I recently took over a landlord/tenant case representing the landlord with substantial damage to the property when the tenant left. The landlord had drafted the lease using a document he found online. When we reviewed his evidence, I discovered the following weaknesses:
- The lease did not contain a provision allowing for landlord’s attorney’s fees to be collected from the tenant if the tenant breached the lease. Virginia law requires this contract provision in a lease in order to be reimbursed for attorney’s fees, and judges will not grant attorney’s fees without it. The best practice is to include a provision in a lease for the prevailing party to be reimbursed for his or her attorney’s fees.
- The last page of the lease called for any defects to be listed by the tenant at the time of the initial walkthrough. That list was blank and that page had not been initialed, leaving the door open for the tenant to claim that the blank page was not part of the lease he signed. A better practice is to write “None “on the page asking for move-in defects and have the tenant sign that page.
- The landlord had not taken photographs of the property before the tenant moved in, and the tenant disputed the condition of the property at move-in. A better practice is to take photographs showing the condition at the time of rental.

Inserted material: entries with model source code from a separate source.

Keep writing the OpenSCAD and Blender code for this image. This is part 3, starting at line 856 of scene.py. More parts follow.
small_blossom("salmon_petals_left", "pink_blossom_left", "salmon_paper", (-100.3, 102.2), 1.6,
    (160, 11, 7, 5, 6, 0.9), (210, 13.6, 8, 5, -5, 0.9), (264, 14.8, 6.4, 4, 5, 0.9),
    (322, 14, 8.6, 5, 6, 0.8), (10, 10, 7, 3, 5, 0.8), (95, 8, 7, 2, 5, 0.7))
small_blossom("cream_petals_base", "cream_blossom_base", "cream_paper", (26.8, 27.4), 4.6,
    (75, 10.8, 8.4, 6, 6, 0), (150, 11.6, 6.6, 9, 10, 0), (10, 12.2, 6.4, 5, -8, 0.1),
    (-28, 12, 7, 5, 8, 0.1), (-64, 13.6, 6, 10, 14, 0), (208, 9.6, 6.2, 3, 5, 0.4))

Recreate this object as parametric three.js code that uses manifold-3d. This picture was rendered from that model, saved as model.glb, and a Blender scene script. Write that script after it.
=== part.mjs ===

- Finally, the tenant claimed that he had never been given a copy of the lease he signed. A landlord should have an extra copy of the lease to give to the tenant and a place on the lease for the tenant to sign that he received it.
Practice Point: Although documenting the condition of the property at move-in may look like an extra detail, it will provide the landlord with the evidence he needs if a dispute should arise, and will be time well spent.